Task description: Give back, exactly as it appears, the run of lines opening with the one containing "obj.matrix_world = world" and closing with the one containing "# Shader expressions". Nothing outside that run should appear.

Records supplied:
— START —
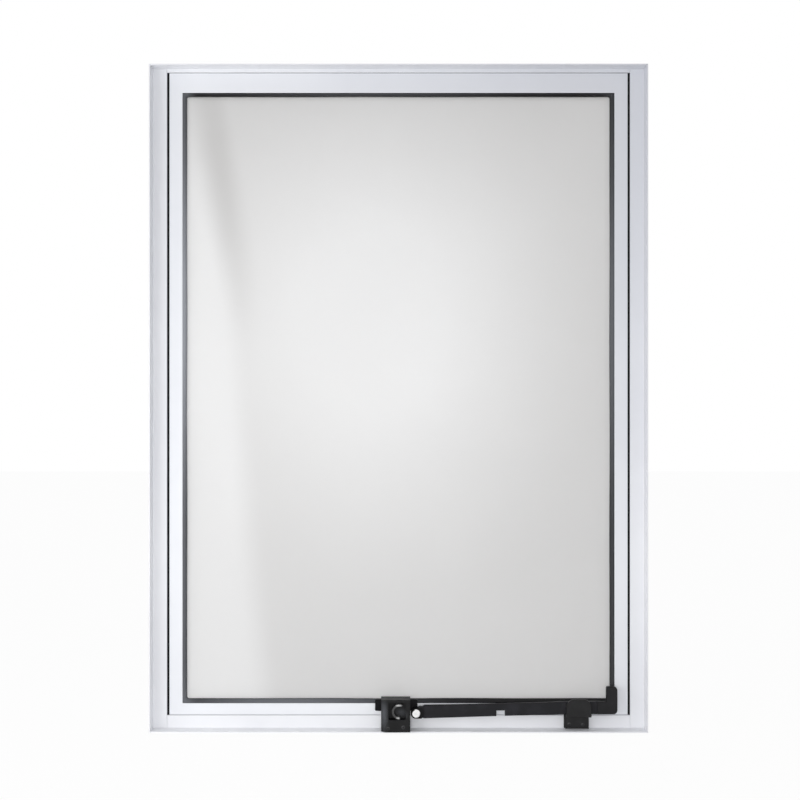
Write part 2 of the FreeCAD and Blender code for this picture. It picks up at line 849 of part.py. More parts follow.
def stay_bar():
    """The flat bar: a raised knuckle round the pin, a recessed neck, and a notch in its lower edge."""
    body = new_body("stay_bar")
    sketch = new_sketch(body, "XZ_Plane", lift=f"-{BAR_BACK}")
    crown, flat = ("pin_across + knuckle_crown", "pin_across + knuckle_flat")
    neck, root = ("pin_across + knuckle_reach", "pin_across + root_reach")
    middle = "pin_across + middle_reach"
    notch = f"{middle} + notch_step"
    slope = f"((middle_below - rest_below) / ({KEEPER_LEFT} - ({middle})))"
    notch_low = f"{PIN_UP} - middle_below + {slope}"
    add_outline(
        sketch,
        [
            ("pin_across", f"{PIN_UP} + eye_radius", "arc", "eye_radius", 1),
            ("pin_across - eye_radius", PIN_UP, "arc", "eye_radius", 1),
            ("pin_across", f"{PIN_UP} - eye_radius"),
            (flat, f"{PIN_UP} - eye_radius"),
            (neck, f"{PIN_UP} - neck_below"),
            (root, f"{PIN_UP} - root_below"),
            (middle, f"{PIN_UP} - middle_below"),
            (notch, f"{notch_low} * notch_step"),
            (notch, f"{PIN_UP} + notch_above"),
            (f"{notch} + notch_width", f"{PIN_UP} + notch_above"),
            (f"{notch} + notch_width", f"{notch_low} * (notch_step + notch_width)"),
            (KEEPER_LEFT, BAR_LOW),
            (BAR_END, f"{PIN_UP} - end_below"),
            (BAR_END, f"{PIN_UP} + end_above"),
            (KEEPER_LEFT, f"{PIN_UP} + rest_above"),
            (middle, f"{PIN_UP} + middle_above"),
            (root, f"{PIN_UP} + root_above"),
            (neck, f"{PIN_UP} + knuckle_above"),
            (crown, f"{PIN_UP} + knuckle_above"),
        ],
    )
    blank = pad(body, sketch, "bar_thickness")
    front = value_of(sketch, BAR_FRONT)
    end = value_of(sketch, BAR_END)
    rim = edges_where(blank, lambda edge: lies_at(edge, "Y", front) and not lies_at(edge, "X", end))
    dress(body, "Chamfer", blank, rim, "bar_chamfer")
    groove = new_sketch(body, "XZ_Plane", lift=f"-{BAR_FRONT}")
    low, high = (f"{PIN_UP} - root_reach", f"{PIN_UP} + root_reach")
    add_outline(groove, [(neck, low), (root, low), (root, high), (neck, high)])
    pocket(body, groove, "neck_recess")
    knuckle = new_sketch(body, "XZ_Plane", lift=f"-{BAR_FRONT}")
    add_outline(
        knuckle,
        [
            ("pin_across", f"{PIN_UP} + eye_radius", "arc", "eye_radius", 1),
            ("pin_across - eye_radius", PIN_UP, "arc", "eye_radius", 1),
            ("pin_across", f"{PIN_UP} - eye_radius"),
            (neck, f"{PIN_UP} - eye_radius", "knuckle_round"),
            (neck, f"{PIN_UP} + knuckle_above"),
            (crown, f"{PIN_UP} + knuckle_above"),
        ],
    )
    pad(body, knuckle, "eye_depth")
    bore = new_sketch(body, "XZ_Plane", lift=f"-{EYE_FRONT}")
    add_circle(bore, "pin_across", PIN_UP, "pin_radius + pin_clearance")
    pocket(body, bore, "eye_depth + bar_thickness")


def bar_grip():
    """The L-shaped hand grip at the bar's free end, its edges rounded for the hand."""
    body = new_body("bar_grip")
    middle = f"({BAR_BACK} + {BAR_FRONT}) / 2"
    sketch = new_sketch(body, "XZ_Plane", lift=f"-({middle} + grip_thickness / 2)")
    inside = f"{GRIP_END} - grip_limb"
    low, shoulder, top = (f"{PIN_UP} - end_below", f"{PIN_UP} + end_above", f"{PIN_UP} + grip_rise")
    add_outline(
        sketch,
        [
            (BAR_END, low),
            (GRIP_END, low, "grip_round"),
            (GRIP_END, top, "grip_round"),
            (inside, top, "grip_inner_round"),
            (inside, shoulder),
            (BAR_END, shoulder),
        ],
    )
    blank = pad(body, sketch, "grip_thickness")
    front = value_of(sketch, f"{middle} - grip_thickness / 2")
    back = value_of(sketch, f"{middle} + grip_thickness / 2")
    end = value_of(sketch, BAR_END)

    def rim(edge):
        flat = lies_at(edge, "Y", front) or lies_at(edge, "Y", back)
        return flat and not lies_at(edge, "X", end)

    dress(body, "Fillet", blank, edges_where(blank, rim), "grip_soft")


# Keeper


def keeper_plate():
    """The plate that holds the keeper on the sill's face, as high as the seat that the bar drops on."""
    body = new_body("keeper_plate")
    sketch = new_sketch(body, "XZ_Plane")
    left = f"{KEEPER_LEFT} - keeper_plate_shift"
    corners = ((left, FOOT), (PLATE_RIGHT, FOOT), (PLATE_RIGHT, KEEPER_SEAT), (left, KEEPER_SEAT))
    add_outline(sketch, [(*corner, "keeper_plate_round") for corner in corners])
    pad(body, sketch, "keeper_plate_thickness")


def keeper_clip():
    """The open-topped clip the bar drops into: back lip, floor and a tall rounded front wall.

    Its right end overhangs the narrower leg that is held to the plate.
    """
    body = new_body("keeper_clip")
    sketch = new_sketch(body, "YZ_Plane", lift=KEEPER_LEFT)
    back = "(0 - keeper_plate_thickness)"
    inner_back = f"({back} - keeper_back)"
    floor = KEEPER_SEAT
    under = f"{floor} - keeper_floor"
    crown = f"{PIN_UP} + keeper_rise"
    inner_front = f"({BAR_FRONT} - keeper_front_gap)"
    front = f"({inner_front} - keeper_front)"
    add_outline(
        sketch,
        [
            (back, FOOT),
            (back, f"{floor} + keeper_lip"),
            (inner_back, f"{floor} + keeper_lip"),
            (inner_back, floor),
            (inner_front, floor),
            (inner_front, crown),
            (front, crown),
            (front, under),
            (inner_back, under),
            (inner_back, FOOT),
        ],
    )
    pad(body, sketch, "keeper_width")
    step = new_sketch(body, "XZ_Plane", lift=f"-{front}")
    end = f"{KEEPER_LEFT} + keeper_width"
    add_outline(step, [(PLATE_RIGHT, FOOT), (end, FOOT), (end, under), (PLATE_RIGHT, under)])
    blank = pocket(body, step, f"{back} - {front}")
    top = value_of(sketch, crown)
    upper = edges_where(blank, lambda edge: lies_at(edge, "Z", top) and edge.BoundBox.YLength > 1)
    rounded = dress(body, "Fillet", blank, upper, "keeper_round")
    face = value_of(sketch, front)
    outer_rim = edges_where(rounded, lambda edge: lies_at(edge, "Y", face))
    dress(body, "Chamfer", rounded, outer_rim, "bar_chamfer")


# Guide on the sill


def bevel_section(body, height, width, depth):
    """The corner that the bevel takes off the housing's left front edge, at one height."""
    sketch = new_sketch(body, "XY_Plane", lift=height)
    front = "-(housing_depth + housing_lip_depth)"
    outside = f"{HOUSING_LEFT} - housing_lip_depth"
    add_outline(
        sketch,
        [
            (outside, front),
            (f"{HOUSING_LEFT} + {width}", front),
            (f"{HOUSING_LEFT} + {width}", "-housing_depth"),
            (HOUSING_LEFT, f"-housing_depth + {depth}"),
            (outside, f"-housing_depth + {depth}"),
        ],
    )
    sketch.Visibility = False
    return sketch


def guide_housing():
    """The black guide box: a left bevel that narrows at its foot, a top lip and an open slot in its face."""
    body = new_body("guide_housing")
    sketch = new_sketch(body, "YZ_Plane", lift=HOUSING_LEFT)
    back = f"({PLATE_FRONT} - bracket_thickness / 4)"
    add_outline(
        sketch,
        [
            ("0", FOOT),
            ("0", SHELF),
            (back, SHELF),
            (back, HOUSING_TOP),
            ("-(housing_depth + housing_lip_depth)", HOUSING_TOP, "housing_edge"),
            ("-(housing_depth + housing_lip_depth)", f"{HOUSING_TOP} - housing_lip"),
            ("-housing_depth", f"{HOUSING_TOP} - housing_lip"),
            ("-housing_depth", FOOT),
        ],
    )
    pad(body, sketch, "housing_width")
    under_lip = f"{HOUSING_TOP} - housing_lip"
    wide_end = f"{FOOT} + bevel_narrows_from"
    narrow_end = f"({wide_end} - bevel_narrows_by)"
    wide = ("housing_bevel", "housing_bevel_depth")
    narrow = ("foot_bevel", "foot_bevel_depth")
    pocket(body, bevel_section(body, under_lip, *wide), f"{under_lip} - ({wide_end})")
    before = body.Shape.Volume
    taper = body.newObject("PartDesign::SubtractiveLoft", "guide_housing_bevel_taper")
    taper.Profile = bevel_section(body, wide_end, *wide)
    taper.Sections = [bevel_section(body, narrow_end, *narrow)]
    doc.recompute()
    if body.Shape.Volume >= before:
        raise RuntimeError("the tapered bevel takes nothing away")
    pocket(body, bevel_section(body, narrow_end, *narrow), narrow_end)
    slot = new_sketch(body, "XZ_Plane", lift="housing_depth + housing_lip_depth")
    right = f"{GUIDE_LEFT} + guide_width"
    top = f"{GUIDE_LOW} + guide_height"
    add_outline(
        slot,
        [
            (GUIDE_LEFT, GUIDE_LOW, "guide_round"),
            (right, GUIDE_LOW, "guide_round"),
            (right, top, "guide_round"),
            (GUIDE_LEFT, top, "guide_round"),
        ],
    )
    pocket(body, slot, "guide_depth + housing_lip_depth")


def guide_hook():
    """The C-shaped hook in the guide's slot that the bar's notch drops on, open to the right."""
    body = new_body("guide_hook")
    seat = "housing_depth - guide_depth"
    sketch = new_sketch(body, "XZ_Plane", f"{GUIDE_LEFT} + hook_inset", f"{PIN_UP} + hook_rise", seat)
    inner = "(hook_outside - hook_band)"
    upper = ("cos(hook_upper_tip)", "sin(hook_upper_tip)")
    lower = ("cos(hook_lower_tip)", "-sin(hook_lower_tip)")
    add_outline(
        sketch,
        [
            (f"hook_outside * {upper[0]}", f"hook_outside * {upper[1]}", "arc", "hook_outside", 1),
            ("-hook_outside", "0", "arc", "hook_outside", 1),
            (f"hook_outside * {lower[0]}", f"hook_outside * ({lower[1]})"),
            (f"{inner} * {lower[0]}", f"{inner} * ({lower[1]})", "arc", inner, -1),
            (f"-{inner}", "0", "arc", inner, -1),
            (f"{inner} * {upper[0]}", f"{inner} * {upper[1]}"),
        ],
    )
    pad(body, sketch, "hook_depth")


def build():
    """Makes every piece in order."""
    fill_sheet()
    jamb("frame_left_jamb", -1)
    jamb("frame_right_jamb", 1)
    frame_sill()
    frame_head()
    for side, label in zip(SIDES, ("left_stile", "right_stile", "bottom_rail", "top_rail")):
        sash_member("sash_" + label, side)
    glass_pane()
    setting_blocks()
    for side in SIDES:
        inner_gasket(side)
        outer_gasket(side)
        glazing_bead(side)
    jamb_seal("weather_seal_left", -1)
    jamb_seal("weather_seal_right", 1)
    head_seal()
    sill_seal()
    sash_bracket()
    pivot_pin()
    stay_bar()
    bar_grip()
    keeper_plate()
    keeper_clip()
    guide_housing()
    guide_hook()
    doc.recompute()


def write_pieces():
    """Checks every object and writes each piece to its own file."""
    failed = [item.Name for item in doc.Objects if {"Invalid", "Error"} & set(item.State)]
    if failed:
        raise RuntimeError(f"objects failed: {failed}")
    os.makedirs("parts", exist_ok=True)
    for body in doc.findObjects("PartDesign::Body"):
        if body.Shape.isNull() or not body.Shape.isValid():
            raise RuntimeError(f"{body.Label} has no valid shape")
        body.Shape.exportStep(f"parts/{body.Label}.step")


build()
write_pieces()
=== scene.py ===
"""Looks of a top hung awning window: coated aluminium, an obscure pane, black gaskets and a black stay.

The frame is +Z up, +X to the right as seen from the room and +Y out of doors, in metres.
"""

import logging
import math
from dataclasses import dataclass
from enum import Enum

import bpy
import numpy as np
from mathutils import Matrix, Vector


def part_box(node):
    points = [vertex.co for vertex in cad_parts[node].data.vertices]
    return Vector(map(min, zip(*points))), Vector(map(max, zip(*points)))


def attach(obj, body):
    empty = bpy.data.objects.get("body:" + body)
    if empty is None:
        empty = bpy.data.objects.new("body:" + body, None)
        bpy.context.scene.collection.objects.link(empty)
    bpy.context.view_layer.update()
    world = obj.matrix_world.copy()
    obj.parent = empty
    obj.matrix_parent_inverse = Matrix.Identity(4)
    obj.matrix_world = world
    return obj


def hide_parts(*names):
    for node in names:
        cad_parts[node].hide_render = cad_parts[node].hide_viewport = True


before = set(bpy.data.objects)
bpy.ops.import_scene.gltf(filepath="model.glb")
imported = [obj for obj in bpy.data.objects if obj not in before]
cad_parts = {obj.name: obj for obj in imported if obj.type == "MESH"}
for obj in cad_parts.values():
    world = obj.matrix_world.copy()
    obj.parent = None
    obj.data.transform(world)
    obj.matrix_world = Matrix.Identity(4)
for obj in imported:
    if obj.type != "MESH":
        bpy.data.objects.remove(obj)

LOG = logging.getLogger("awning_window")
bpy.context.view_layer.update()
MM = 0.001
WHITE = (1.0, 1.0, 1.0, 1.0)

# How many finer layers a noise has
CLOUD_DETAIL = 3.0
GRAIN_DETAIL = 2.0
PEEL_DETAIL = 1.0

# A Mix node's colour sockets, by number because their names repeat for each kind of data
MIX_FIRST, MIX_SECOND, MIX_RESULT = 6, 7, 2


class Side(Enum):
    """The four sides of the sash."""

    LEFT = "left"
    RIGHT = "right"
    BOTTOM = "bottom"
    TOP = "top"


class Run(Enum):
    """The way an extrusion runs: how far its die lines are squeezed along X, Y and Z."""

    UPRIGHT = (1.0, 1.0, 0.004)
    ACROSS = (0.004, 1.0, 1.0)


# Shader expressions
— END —
— START —
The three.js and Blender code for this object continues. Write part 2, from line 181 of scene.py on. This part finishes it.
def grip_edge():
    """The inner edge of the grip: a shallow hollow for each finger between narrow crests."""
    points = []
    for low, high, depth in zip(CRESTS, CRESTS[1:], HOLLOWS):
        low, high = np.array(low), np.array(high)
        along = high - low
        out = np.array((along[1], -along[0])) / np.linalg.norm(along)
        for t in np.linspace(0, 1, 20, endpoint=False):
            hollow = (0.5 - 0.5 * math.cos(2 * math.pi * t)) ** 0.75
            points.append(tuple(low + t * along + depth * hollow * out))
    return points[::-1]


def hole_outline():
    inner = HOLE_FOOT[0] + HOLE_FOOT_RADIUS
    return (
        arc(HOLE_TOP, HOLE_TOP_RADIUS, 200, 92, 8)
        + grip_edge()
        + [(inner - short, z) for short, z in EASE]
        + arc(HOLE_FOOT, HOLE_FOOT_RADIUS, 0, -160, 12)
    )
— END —
— START —
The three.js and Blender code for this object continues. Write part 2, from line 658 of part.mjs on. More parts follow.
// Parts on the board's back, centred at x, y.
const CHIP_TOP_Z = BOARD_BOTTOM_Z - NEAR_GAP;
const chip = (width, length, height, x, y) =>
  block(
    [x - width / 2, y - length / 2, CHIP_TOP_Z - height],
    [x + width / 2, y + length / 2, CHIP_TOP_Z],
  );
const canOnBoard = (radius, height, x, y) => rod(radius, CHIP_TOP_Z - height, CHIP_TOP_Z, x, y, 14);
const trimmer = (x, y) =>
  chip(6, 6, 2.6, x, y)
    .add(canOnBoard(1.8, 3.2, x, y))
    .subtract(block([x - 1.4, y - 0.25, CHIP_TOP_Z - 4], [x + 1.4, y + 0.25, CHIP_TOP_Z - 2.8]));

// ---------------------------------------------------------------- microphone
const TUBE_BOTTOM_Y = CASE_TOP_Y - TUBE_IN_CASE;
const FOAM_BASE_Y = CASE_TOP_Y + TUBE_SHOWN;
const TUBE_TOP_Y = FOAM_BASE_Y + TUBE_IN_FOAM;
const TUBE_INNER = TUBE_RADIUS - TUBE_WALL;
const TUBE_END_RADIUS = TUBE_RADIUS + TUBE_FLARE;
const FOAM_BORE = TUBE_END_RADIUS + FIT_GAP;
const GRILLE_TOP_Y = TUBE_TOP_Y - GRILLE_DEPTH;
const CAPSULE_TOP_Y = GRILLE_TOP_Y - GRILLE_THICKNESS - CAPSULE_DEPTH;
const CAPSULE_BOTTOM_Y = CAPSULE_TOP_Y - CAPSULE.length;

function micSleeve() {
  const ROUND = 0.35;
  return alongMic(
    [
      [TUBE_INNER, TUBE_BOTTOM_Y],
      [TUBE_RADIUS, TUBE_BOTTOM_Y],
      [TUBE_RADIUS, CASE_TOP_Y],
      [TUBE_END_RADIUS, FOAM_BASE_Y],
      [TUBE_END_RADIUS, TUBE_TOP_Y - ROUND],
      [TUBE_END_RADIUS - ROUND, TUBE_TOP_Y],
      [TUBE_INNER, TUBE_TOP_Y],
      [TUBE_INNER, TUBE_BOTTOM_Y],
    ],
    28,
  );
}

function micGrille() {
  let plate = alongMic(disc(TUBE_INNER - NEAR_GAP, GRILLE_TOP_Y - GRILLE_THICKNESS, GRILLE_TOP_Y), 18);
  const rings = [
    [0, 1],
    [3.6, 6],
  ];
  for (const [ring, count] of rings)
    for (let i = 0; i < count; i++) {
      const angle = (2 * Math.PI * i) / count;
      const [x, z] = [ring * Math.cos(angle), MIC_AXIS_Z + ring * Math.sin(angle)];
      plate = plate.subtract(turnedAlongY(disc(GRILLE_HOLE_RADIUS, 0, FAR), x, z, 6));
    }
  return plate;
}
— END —
Output below:
    obj.matrix_world = world
    return obj


def hide_parts(*names):
    for node in names:
        cad_parts[node].hide_render = cad_parts[node].hide_viewport = True


before = set(bpy.data.objects)
bpy.ops.import_scene.gltf(filepath="model.glb")
imported = [obj for obj in bpy.data.objects if obj not in before]
cad_parts = {obj.name: obj for obj in imported if obj.type == "MESH"}
for obj in cad_parts.values():
    world = obj.matrix_world.copy()
    obj.parent = None
    obj.data.transform(world)
    obj.matrix_world = Matrix.Identity(4)
for obj in imported:
    if obj.type != "MESH":
        bpy.data.objects.remove(obj)

LOG = logging.getLogger("awning_window")
bpy.context.view_layer.update()
MM = 0.001
WHITE = (1.0, 1.0, 1.0, 1.0)

# How many finer layers a noise has
CLOUD_DETAIL = 3.0
GRAIN_DETAIL = 2.0
PEEL_DETAIL = 1.0

# A Mix node's colour sockets, by number because their names repeat for each kind of data
MIX_FIRST, MIX_SECOND, MIX_RESULT = 6, 7, 2


class Side(Enum):
    """The four sides of the sash."""

    LEFT = "left"
    RIGHT = "right"
    BOTTOM = "bottom"
    TOP = "top"


class Run(Enum):
    """The way an extrusion runs: how far its die lines are squeezed along X, Y and Z."""

    UPRIGHT = (1.0, 1.0, 0.004)
    ACROSS = (0.004, 1.0, 1.0)


# Shader expressions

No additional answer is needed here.